Prior evidence has shown that central stimulant medication can induce treatment-emergent psychotic events, leading to concern that methylphenidate and other psychostimulants may provoke psychosis, according to Chris Hollis, FRCPsych, from the Institute of Mental Health, University of Nottingham School of Medicine, U.K., and colleagues.

“The clinical challenge of managing the potential risk of central stimulant treatment-emergent psychosis in patients with ADHD, and especially in those patients with history of a psychosis, has become more pressing with the increasing recognition, diagnosis, and treatment of ADHD in later adolescence and early adult life,” they wrote in Lancet Psychiatry. “Clinicians face a therapeutic dilemma without clear evidence to guide them when balancing the potential risk of psychotic events with the benefits of stimulants that are the first-line treatment for ADHD in adolescent and adult patients.”

To better understand these associations, researchers examined the risk for psychotic events immediately after adolescents and young adults with and without a previously diagnosed psychotic disorder began taking methylphenidate. They also assessed the risk for psychosis 1 year after starting methylphenidate. Using data from Sweden registers, they identified youth receiving methylphenidate who were aged 12 to 30 years at the start of treatment.

The study included 23,898 individuals, and the median age at methylphenidate initiation was 17 years. Among the study cohort, 479 individuals had a history of psychosis.

Hollis and colleagues found no difference in the immediate risk for psychotic events after methylphenidate treatment initiation among teens and young adults with a history of psychosis (IRR = 0.95; 95% CI, 0.69-1.3) nor among those without (IRR = 1.04; 95% CI, 0.81.34). Compared with the period immediately before beginning methylphenidate, the risk for psychotic events 1 year later was 36% lower among those with a history of psychosis (IRR = 0.64; 95% CI, 0.45-0.9) and 18% lower among those without a history of psychosis (IRR = 0.82; 95% CI, 0.62-1.07).

“It is ... important to confirm the findings regarding the immediate risk of psychotic events after initiation of methylphenidate in other samples and with other study designs,” the researchers wrote.

However, in a related editorial, Lily Hechtman, MD, from the department of child psychiatry, Montreal Children’s Hospital, McGill University, pointed out that limitations of the study — like whether patients were medicated for their psychotic symptoms — make the findings less clear.

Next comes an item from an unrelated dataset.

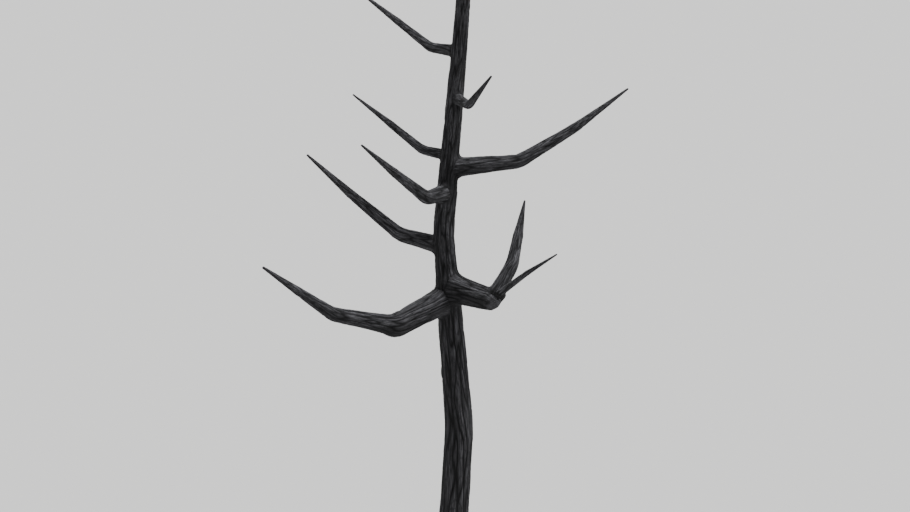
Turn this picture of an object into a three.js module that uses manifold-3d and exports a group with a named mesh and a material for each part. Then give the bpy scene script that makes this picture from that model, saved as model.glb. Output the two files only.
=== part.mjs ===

“Patients with a history of psychotic symptoms and current ADHD require careful, slow titration of stimulant medication, preferably with methylphenidate rather than amphetamines and, if necessary, simultaneous treatment with antipsychotic medication,” she wrote. “Informing patients of this possible side-effect and the dangers of suddenly markedly increasing the dose of the stimulant medication could also be useful.” – by Savannah Demko

Disclosure s : Hollis reports membership of the Eunethydis European ADHD Guideline Group, involvement in the UK National Institute for Health and Care Excellence ADHD Guideline Update Committee and being a co-applicant on a grant to the University of Nottingham from Shire. Please see the study for all other authors’ relevant financial disclosures. Hechtman reports serving on advisory boards and as a speaker for Ironshore Pharmaceuticals, Ortho-McNeil-Janssen, Purdue Pharma and Shire, as well as book royalties from APA, Guilford, Johns Hopkins University Press, and Oxford University Press.